TASK STATEMENT: Reproduce each of the lines word for word.

SUPPLIED INFORMATION:
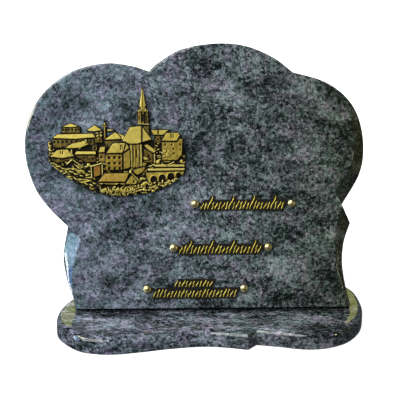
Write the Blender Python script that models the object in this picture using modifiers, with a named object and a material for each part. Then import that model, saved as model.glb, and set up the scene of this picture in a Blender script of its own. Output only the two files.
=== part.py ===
"""Grave plaque of polished granite with a cast bronze village relief.

A slab with three lobes leans back on a flat base of the same granite. The relief and three
inscription bars are fixed to its face, and two domed brass screws hold each bar.

Metres, +Z up. X runs to the right for someone who faces the plaque and Y runs to its back.
The origin is the middle of the base's underside.
"""
import math

import bmesh
import bpy
from mathutils import Matrix, Vector

# Clearance between pieces that touch
TOUCH_GAP = 0.0003

# Slab
SLAB_WIDTH = 0.400
SLAB_HEIGHT = 0.312
SLAB_THICKNESS = 0.025
SLAB_LEAN = math.radians(16.0)
SLAB_SIDE_SHIFT = -0.018     # its middle lies left of the base's, which centres its foot
FOOT_LAND = 0.005            # depth of the strip under its back edge that is cut level
ARRIS = 0.0025               # rounding of the edges that have no wide bevel
ARRIS_AT_NOTCH = 0.0008      # what is left of it where it runs out at the left notch

# Wide polished bevels: widths at the knots of the outline that they follow, and their slope
LEFT_BEVEL = (0.0095, 0.0052, 0.0072, 0.0150, 0.0175, 0.0222)
LOBE_BEVEL = (0.0025, 0.0050, 0.0080, 0.0100, 0.0130, 0.0155, 0.0196)
RIGHT_BEVEL = (0.0231, 0.0125, 0.0087, 0.0062, 0.0044, 0.0068)
BEVEL_DEPTH_SHARE = 0.62     # depth of a bevel for its width
SHOULDER_RUN = 0.0239        # the short straight edge under the right lobe

# Base
BASE_THICKNESS = 0.020
BASE_END_MARGIN = 0.0188     # from the slab's foot to each end of the base
BASE_BACK_MARGIN = 0.063     # behind the slab's foot
SLAB_SETBACK = 0.0685        # from the base's front to the slab's front edge
BASE_TOP_ROUND = 0.0075
BASE_FOOT_ROUND = 0.0010

# Relief
RELIEF_WIDTH = 0.1605
RELIEF_HEIGHT = 0.1285
RELIEF_MIDDLE_ACROSS = -0.231    # share of the slab's width, from its middle
RELIEF_FOOT_UP = 0.430           # share of the slab's height
RELIEF_PLATE = 0.0025            # its plate, which also carries rock and leaves
RELIEF_DEEPEST = 0.0075          # depth that the nearness of houses is measured on
SUNK_FOOT = 0.0010               # where leaves and bushes start inside the plate
EAVES_OVERHANG = 0.0012
ROOF_RISE = 0.0012               # the eaves stand out this far before a wall
WINDOW_DEPTH = 0.0008
WINDOW_WIDE_SHARE = 0.38         # of the wall that each window has to itself
WINDOW_HIGH_SHARE = 0.48
CUTTER_OVERSHOOT = 0.0004        # cutters stand out of the face that they cut
TOWER_CHAMFER = 0.0030
TOWER_BAND = 0.0010
BELFRY_LINTEL = 0.0035
BELFRY_DEPTH = 0.0015
SPIRE_TIP_WIDTH = 0.0010
TURRET_ROOF = 0.0045
ARCH_DEPTH = 0.0016
ARCH_SILL = 0.0012

# Inscription bars
BAR_THICKNESS = 0.0016
BAR_STRIP_HEIGHT = 0.0130
STROKE_RISE = 0.0009
STROKE_WIDTH = 0.0015
STROKE_PITCH = 0.0068
STROKE_SLANT = math.radians(22.0)
LUG_DIAMETER = 0.0086
LUG_THICKNESS = 0.0012
SCREW_DIAMETER = 0.0096
SCREW_RISE = 0.0036
SCREW_RIM = 0.0006               # height of the straight edge under a screw's dome
BAR_END_CLEARANCE = 0.0006       # from a screw's head to the strip between the screws

# Bars: name, left and right screw as shares of the slab's width from its middle, their height
# as a share of the slab's height, drop of the strip's middle below them as a share of its
# height, rows of strokes
BARS = (
    ("top", -0.002, 0.283, 0.397, 0.115, 1),
    ("middle", -0.066, 0.214, 0.231, 0.154, 1),
    ("bottom", -0.145, 0.142, 0.0740, 0.385, 2),
)

# Outline of the slab in shares of its width, from its middle, and of its height
LEFT_BODY = ((-0.361, 0.000), (-0.365, 0.038), (-0.383, 0.109),
             (-0.394, 0.186), (-0.390, 0.244), (-0.3795, 0.317))
LEFT_LOBE = ((-0.3795, 0.317), (-0.4295, 0.3815), (-0.471, 0.457), (-0.497, 0.563),
             (-0.4975, 0.670), (-0.469, 0.773), (-0.420, 0.847), (-0.349, 0.903),
             (-0.261, 0.928), (-0.187, 0.918), (-0.135, 0.897))
TOP_LOBE = ((-0.135, 0.897), (-0.101, 0.934), (-0.038, 0.9785), (0.059, 1.000),
            (0.149, 0.990), (0.230, 0.947), (0.288, 0.891))
RIGHT_LOBE = ((0.288, 0.891), (0.377, 0.858), (0.443, 0.801), (0.4835, 0.721),
              (0.500, 0.609), (0.488, 0.503), (0.4355, 0.383))
RIGHT_BODY = ((0.443, 0.250), (0.436, 0.179), (0.4395, 0.122), (0.448, 0.064), (0.462, 0.000))
SHOULDER_DIRECTION = Vector((0.462, -0.887)).normalized()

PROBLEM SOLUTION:
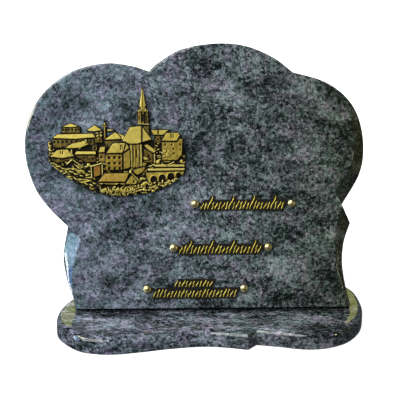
Write the Blender Python script that models the object in this picture using modifiers, with a named object and a material for each part. Then import that model, saved as model.glb, and set up the scene of this picture in a Blender script of its own. Output only the two files.
=== part.py ===
"""Grave plaque of polished granite with a cast bronze village relief.

A slab with three lobes leans back on a flat base of the same granite. The relief and three
inscription bars are fixed to its face, and two domed brass screws hold each bar.

Metres, +Z up. X runs to the right for someone who faces the plaque and Y runs to its back.
The origin is the middle of the base's underside.
"""
import math

import bmesh
import bpy
from mathutils import Matrix, Vector

# Clearance between pieces that touch
TOUCH_GAP = 0.0003

# Slab
SLAB_WIDTH = 0.400
SLAB_HEIGHT = 0.312
SLAB_THICKNESS = 0.025
SLAB_LEAN = math.radians(16.0)
SLAB_SIDE_SHIFT = -0.018     # its middle lies left of the base's, which centres its foot
FOOT_LAND = 0.005            # depth of the strip under its back edge that is cut level
ARRIS = 0.0025               # rounding of the edges that have no wide bevel
ARRIS_AT_NOTCH = 0.0008      # what is left of it where it runs out at the left notch

# Wide polished bevels: widths at the knots of the outline that they follow, and their slope
LEFT_BEVEL = (0.0095, 0.0052, 0.0072, 0.0150, 0.0175, 0.0222)
LOBE_BEVEL = (0.0025, 0.0050, 0.0080, 0.0100, 0.0130, 0.0155, 0.0196)
RIGHT_BEVEL = (0.0231, 0.0125, 0.0087, 0.0062, 0.0044, 0.0068)
BEVEL_DEPTH_SHARE = 0.62     # depth of a bevel for its width
SHOULDER_RUN = 0.0239        # the short straight edge under the right lobe

# Base
BASE_THICKNESS = 0.020
BASE_END_MARGIN = 0.0188     # from the slab's foot to each end of the base
BASE_BACK_MARGIN = 0.063     # behind the slab's foot
SLAB_SETBACK = 0.0685        # from the base's front to the slab's front edge
BASE_TOP_ROUND = 0.0075
BASE_FOOT_ROUND = 0.0010

# Relief
RELIEF_WIDTH = 0.1605
RELIEF_HEIGHT = 0.1285
RELIEF_MIDDLE_ACROSS = -0.231    # share of the slab's width, from its middle
RELIEF_FOOT_UP = 0.430           # share of the slab's height
RELIEF_PLATE = 0.0025            # its plate, which also carries rock and leaves
RELIEF_DEEPEST = 0.0075          # depth that the nearness of houses is measured on
SUNK_FOOT = 0.0010               # where leaves and bushes start inside the plate
EAVES_OVERHANG = 0.0012
ROOF_RISE = 0.0012               # the eaves stand out this far before a wall
WINDOW_DEPTH = 0.0008
WINDOW_WIDE_SHARE = 0.38         # of the wall that each window has to itself
WINDOW_HIGH_SHARE = 0.48
CUTTER_OVERSHOOT = 0.0004        # cutters stand out of the face that they cut
TOWER_CHAMFER = 0.0030
TOWER_BAND = 0.0010
BELFRY_LINTEL = 0.0035
BELFRY_DEPTH = 0.0015
SPIRE_TIP_WIDTH = 0.0010
TURRET_ROOF = 0.0045
ARCH_DEPTH = 0.0016
ARCH_SILL = 0.0012

# Inscription bars
BAR_THICKNESS = 0.0016
BAR_STRIP_HEIGHT = 0.0130
STROKE_RISE = 0.0009
STROKE_WIDTH = 0.0015
STROKE_PITCH = 0.0068
STROKE_SLANT = math.radians(22.0)
LUG_DIAMETER = 0.0086
LUG_THICKNESS = 0.0012
SCREW_DIAMETER = 0.0096
SCREW_RISE = 0.0036
SCREW_RIM = 0.0006               # height of the straight edge under a screw's dome
BAR_END_CLEARANCE = 0.0006       # from a screw's head to the strip between the screws

# Bars: name, left and right screw as shares of the slab's width from its middle, their height
# as a share of the slab's height, drop of the strip's middle below them as a share of its
# height, rows of strokes
BARS = (
    ("top", -0.002, 0.283, 0.397, 0.115, 1),
    ("middle", -0.066, 0.214, 0.231, 0.154, 1),
    ("bottom", -0.145, 0.142, 0.0740, 0.385, 2),
)

# Outline of the slab in shares of its width, from its middle, and of its height
LEFT_BODY = ((-0.361, 0.000), (-0.365, 0.038), (-0.383, 0.109),
             (-0.394, 0.186), (-0.390, 0.244), (-0.3795, 0.317))
LEFT_LOBE = ((-0.3795, 0.317), (-0.4295, 0.3815), (-0.471, 0.457), (-0.497, 0.563),
             (-0.4975, 0.670), (-0.469, 0.773), (-0.420, 0.847), (-0.349, 0.903),
             (-0.261, 0.928), (-0.187, 0.918), (-0.135, 0.897))
TOP_LOBE = ((-0.135, 0.897), (-0.101, 0.934), (-0.038, 0.9785), (0.059, 1.000),
            (0.149, 0.990), (0.230, 0.947), (0.288, 0.891))
RIGHT_LOBE = ((0.288, 0.891), (0.377, 0.858), (0.443, 0.801), (0.4835, 0.721),
              (0.500, 0.609), (0.488, 0.503), (0.4355, 0.383))
RIGHT_BODY = ((0.443, 0.250), (0.436, 0.179), (0.4395, 0.122), (0.448, 0.064), (0.462, 0.000))
SHOULDER_DIRECTION = Vector((0.462, -0.887)).normalized()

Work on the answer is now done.